## Start Supplied data

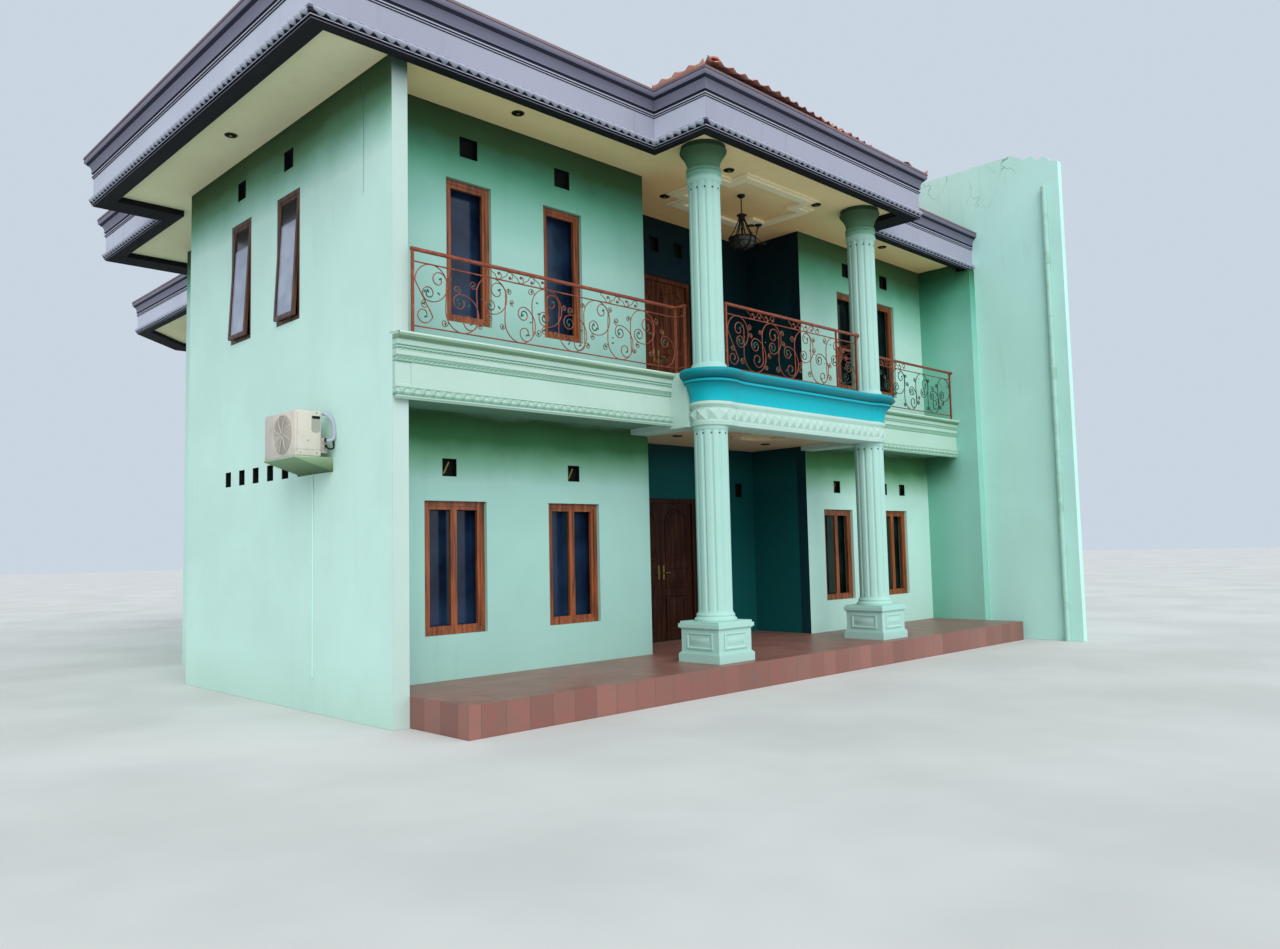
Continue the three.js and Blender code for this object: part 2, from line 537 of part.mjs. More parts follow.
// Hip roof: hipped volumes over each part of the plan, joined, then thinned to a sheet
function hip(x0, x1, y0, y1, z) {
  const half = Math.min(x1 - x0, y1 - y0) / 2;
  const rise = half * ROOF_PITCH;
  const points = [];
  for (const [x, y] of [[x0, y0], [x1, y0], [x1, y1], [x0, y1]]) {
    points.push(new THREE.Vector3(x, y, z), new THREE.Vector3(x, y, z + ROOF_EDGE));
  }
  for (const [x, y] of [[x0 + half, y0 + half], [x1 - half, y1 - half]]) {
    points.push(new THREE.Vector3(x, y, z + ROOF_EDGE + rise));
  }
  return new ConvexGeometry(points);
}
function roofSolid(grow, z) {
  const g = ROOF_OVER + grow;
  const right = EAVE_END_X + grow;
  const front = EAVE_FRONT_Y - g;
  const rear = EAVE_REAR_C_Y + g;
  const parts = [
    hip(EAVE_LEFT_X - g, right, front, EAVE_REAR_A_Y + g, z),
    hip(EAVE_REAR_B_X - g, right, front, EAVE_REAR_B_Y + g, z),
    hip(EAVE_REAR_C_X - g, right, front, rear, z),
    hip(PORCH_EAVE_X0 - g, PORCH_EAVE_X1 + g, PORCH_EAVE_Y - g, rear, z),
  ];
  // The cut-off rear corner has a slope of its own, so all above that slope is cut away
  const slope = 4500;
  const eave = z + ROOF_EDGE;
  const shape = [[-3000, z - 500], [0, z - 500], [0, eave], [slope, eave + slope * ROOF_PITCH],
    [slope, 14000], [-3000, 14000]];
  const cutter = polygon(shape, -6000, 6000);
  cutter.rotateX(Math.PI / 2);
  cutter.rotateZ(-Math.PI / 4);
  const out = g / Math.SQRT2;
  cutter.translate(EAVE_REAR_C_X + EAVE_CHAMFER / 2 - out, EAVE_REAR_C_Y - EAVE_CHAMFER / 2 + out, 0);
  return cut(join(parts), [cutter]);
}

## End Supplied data

#### Problem statement
Which lines above hold the word "parts"? Copy each of them.

#### Exercise response
Continue the three.js and Blender code for this object: part 2, from line 537 of part.mjs. More parts follow.
  const parts = [
  return cut(join(parts), [cutter]);